# Instructions to follow
In the material below, the lines containing the word "type" are required; copy each of them.

# Provided information
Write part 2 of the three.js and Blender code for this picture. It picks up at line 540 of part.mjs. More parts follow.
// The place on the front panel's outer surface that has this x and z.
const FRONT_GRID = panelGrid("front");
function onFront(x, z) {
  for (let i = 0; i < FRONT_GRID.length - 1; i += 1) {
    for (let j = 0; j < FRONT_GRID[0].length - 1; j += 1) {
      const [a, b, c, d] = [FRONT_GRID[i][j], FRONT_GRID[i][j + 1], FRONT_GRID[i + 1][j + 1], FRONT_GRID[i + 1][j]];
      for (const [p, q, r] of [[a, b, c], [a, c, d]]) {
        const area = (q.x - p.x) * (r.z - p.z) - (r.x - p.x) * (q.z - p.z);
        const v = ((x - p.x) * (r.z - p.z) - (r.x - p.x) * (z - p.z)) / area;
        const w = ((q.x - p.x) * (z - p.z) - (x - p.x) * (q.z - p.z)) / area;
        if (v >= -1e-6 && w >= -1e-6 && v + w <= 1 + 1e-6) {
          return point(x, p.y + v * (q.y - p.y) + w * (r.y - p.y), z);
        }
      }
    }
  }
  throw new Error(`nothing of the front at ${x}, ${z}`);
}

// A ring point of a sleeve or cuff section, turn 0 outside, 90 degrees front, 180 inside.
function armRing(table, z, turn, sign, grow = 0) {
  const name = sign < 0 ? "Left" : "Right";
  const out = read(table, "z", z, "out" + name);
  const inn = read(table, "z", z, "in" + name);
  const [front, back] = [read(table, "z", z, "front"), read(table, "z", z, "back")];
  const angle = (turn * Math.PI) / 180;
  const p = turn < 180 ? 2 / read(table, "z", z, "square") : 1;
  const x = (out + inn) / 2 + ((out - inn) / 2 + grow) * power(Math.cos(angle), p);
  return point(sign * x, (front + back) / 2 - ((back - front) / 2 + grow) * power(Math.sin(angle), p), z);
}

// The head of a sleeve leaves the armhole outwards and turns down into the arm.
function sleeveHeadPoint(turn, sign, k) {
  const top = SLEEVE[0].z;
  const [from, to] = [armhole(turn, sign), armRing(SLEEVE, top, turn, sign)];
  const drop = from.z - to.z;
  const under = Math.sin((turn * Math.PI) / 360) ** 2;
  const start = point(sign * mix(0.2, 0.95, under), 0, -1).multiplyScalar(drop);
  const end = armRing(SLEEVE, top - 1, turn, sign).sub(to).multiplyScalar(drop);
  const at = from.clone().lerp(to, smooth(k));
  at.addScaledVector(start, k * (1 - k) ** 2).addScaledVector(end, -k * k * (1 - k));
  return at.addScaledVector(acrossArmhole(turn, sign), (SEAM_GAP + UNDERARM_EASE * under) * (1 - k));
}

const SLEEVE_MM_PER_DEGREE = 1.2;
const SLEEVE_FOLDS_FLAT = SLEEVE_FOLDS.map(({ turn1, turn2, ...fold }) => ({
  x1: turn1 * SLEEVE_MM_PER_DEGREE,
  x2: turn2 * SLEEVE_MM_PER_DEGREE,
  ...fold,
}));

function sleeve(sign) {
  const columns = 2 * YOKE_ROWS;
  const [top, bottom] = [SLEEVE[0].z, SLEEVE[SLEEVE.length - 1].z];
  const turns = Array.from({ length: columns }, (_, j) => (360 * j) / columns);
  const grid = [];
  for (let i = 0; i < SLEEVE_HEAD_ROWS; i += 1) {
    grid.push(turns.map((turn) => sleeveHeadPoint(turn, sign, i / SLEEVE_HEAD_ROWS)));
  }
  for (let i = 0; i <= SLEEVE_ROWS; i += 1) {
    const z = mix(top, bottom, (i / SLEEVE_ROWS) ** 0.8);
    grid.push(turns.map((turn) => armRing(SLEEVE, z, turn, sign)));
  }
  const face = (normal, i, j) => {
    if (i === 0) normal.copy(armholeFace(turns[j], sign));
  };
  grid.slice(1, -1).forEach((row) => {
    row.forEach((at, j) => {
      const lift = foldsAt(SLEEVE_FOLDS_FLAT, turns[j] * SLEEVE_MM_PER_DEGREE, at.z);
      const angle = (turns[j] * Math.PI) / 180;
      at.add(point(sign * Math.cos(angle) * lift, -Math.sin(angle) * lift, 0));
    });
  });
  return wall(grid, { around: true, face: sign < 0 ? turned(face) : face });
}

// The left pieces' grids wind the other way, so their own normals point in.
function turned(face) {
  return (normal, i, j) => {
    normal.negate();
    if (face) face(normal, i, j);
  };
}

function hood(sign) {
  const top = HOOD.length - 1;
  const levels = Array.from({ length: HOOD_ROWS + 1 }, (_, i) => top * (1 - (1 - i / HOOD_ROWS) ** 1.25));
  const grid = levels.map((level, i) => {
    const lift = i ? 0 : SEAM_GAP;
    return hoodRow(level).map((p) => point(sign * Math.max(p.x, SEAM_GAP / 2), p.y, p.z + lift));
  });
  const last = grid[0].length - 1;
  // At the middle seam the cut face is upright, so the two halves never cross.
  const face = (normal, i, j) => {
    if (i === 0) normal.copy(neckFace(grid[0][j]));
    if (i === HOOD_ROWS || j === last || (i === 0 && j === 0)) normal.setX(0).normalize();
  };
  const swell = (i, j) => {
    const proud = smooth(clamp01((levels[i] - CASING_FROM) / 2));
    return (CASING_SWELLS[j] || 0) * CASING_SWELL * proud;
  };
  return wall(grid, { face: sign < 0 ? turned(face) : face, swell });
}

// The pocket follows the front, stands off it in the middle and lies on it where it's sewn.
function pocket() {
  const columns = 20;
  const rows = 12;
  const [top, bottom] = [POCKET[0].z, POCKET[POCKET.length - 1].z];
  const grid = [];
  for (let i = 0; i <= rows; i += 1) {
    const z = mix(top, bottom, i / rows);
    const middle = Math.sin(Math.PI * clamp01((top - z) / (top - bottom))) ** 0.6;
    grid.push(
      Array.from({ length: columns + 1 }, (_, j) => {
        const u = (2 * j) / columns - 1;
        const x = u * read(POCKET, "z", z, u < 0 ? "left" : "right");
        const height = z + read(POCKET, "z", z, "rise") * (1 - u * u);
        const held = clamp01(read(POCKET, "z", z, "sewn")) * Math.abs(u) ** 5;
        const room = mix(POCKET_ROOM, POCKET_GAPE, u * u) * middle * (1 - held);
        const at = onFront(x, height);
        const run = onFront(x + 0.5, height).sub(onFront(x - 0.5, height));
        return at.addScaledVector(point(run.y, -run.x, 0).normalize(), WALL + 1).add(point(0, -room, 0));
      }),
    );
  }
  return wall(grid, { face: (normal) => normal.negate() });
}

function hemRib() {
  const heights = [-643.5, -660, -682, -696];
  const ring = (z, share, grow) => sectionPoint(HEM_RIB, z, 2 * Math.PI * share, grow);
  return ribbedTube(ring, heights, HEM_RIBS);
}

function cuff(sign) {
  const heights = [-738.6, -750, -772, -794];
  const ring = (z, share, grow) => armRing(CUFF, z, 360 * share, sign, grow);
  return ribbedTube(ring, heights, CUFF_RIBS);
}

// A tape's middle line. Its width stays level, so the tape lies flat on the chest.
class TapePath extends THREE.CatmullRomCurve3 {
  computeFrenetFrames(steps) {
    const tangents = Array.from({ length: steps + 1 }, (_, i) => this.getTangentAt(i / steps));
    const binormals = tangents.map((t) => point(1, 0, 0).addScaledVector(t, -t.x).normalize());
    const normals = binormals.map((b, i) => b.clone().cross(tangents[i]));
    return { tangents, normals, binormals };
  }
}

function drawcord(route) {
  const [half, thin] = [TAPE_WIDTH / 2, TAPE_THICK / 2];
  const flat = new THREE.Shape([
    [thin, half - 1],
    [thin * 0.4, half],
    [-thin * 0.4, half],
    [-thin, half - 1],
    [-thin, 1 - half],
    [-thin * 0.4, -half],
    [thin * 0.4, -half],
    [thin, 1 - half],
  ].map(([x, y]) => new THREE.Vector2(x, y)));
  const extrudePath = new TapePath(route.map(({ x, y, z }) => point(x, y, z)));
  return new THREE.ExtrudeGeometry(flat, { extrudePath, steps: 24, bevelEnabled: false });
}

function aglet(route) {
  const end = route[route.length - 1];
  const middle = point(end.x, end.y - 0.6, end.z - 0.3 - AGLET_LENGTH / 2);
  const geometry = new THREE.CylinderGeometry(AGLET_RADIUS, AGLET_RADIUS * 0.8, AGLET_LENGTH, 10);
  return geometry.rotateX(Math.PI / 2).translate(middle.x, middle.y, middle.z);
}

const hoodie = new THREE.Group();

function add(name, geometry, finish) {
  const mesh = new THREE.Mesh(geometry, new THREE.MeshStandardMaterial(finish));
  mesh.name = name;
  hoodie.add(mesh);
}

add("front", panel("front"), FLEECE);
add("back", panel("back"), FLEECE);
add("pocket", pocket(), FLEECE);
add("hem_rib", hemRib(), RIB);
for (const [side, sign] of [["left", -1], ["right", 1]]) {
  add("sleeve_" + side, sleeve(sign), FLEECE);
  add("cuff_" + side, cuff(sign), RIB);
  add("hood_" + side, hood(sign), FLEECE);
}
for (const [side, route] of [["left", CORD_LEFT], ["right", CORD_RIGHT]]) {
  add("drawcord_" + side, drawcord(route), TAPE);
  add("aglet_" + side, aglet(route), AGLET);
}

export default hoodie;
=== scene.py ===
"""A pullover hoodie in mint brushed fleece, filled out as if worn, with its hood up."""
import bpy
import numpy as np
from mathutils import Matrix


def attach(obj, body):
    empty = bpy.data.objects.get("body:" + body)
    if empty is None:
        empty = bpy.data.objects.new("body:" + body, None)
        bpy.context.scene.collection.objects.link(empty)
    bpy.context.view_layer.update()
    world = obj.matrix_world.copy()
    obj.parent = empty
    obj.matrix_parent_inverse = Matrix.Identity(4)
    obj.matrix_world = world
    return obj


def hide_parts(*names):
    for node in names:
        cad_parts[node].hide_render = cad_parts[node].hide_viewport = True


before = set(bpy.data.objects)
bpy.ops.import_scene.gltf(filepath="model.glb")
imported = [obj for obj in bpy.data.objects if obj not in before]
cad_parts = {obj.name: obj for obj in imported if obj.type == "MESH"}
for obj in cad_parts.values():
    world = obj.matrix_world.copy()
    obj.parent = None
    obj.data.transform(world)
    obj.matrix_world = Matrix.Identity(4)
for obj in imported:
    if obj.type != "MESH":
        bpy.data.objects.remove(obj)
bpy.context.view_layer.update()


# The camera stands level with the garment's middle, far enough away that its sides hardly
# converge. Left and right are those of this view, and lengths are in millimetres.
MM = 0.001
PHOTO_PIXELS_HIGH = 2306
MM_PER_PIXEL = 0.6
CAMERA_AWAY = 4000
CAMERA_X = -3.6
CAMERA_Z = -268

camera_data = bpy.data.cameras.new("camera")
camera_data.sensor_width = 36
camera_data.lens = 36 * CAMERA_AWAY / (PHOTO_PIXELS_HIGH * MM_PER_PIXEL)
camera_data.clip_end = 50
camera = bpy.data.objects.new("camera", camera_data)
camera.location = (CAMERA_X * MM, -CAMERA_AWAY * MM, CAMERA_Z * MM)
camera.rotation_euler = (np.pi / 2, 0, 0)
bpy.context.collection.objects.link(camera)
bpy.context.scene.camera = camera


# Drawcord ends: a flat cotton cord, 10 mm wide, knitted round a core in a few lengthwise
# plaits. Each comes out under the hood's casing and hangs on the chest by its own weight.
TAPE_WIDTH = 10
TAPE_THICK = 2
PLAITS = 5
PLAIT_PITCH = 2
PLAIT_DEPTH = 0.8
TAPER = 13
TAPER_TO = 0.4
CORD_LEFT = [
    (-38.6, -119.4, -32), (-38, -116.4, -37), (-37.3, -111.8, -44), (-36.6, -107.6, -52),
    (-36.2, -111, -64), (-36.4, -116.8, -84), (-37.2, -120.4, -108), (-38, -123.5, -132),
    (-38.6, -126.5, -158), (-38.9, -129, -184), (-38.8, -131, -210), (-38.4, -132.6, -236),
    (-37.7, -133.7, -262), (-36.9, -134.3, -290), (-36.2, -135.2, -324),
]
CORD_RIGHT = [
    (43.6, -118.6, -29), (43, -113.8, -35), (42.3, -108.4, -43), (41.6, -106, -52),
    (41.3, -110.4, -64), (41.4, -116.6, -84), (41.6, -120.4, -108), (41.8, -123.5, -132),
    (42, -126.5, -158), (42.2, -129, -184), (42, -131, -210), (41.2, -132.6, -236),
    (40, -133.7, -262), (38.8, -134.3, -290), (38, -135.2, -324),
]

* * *

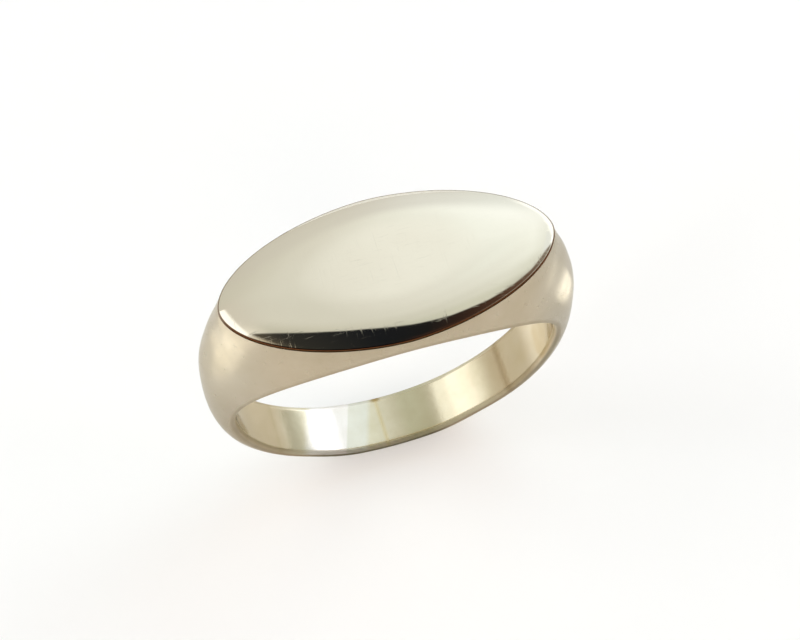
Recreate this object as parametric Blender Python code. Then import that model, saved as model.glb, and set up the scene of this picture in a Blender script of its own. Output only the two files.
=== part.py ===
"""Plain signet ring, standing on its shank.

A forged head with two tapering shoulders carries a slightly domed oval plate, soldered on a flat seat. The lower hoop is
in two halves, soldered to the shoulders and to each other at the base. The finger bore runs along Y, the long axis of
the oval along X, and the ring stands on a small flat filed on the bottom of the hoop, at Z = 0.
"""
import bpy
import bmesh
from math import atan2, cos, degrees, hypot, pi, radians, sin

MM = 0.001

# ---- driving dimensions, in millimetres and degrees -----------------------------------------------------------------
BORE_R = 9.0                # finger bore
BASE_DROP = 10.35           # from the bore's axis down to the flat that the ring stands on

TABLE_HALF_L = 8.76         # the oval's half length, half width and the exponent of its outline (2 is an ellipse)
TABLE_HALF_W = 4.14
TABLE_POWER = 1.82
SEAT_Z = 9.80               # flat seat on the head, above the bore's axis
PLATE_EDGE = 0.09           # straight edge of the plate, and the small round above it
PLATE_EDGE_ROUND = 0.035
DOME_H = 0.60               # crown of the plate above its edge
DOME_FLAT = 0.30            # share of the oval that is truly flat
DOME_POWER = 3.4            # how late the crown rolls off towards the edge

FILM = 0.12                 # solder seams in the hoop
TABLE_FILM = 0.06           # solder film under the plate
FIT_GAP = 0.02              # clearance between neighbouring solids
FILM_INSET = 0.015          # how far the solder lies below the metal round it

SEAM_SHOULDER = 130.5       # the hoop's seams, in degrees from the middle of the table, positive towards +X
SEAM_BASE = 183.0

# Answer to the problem
cad_parts = {obj.name: obj for obj in imported if obj.type == "MESH"}
    if obj.type != "MESH":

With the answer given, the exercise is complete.